When I arrived to pick up my copy of Death Stranding at 9:00 PM on a Thursday night, my Gamestop was nearly empty. A group of teens kept to themselves near the demo kiosks, while a handful of us walked up to the counter to get the game. Since I arrived a couple minutes after 9:00, it’s possible I missed a big line, but judging from the quiet atmosphere, that’s pretty unlikely. Out of curiosity, I asked the employees if there had been any activities planned, since I was told over the phone they were expecting people to arrive as early as 6:00 PM, but they said nothing went on. Actually, fewer people pre-ordered Death Stranding than they’d planned and the event was held anyway out of a mix of obligation, expectation, and convenience. At the very least, picking it up at 9:00 PM gave people a chance to install the game so they could play it the next day.
Back in the early 2000’s, when midnight releases became big, things were much different. The tradition has roots back in the midnight showings of certain 1970’s movies like The Rocky Horror Picture Show (which is still on the midnight circuit today), but it crystallized into its current form thanks to the release of the last few Harry Potter books. HuffPost’s Jenna Amatulli has a good write up looking back on the era of prime Pottermania, but as someone who attended the midnight release of Harry Potter and the Deathly Hallows myself, I can confirm that it was a huge event. In my local downtown area, it was an opportunity for businesses to get together and throw a Harry Potter festival that lasted all afternoon, with the book launch as its centerpiece. The photography studio sold portraits with the promise that customers would look like they were in the wizarding world, while restaurants, bars, and candy shops offered products like butterbeer, Bertie Bott’s Every Flavor Beans, and more.
By that point in mid-2007, midnight releases were popping up everywhere, especially in the video game market. When the launch of Halo 2 made the news for its Times Square midnight release, that was big on its own.
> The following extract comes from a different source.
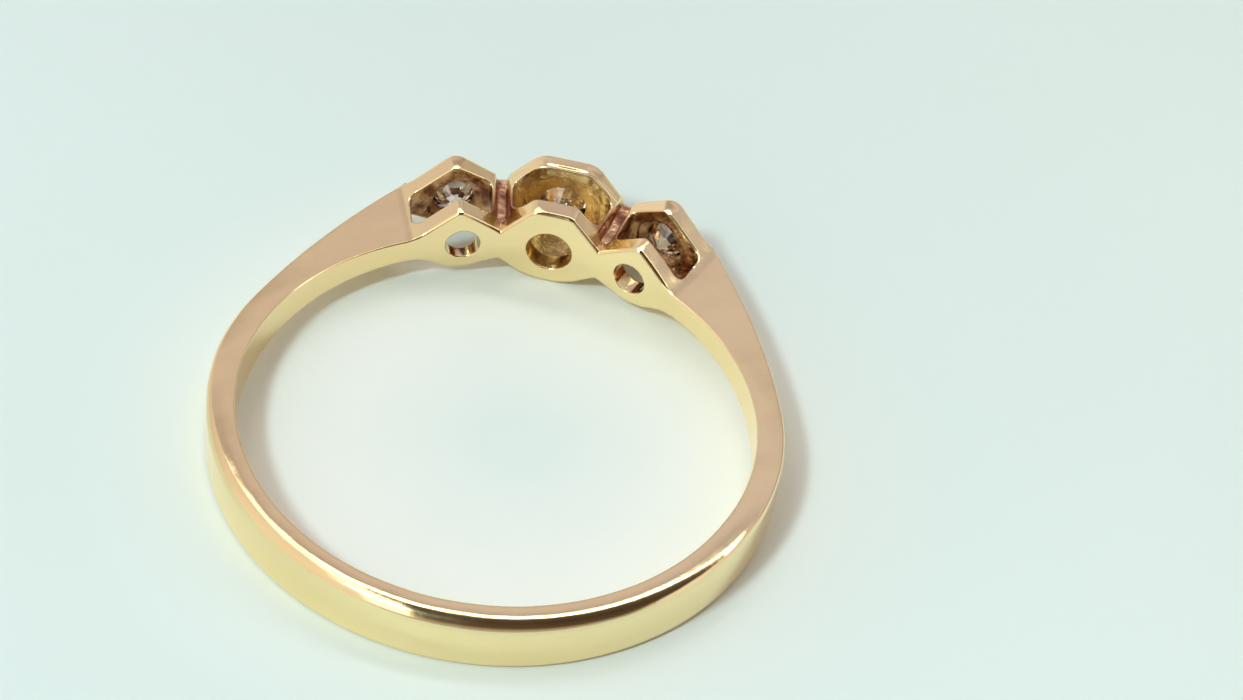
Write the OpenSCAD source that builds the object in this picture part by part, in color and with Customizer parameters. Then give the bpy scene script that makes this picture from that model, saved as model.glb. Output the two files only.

With the dawn of new consoles like the Playstation 3 in 2006, Gamestop was ready to mobilize and offer a midnight launch nationwide, while the Wii, which launched to immediate success and constant hardware shortages, inadvertently took the idea to a whole new level. In order to get their hands on the system as soon as possible (and avoid getting scammed online) families and enthusiasts alike would get up early to wait outside of Targets, Walmarts, and whatever other stores were nearby, hoping the next shipment of Wiis would include enough consoles to satisfy everyone.
This was a phenomenon that went on for months. As one of the families that participated in the Wii hunt later on, I can tell you what it was like for my dad and me: disappointing, frustrating, cold, and surprisingly a lot of fun. Despite looking back at it now and noting that, yes, we were all just extremely afraid to miss out on the latest technology craze, a quasi-community vibe formed around the hunt. My middle school friends and I would talk about our experiences, getting jealous of anyone who got the console before us, while our parents swapped notes about which stores got shipments on what dates, and how many Wiis were supposed to be on the truck.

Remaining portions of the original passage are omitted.